After intermission we discover why Harry, the old song and dance man, has isolated himself at a remote cliff top tropical tourist hotel. Personal facts are introduced to the story slowly, piecemeal, and incompletely. Harry's journey is to come to terms with his past while Jackson plays the persistent provocateur. He notes sympathetically to Harry about life in a hotel "Its lonely here out of season" (suggesting a powerful sentiment like "Another Winter in a Summer Town", in the new Hampton based musical "Grey Gardens").

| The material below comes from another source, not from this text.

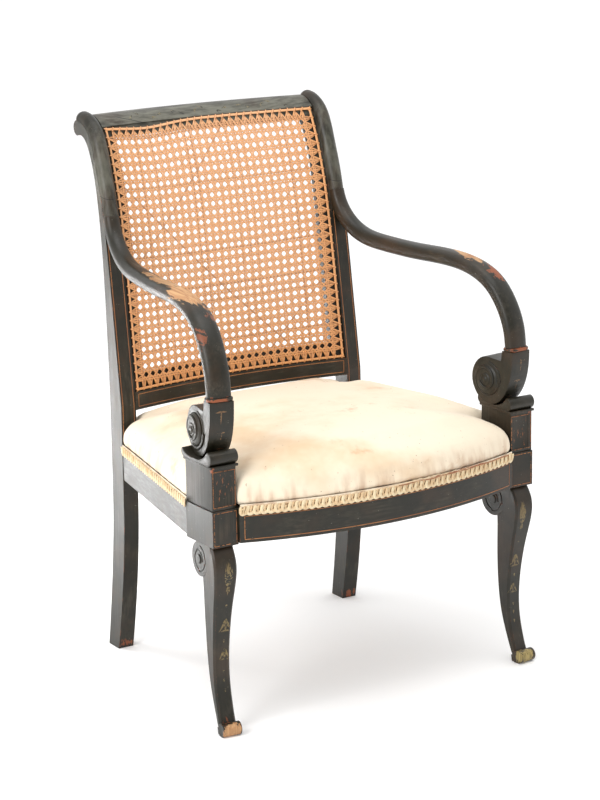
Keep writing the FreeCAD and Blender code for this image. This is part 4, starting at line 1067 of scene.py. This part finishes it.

In one emotionally draining sequence for the characters, Jackson presses Harry to reconcile himself with a piece of his past, with a prop that perfectly resonates with the pantomime framework and metaphorical frame for the adventure.

The set by Timothy Mann is suggestive of a dilapidated tropical retreat with an impressionistically painted sky, yet is also delightfully concrete with a house and grass and porch and Adirondack chairs. The lighting by Denise Karczewski is clean; the sound design by is functional and occasionally surprising. This is a world worth visiting with these characters. This is fine writing and fine directing and lovely acting.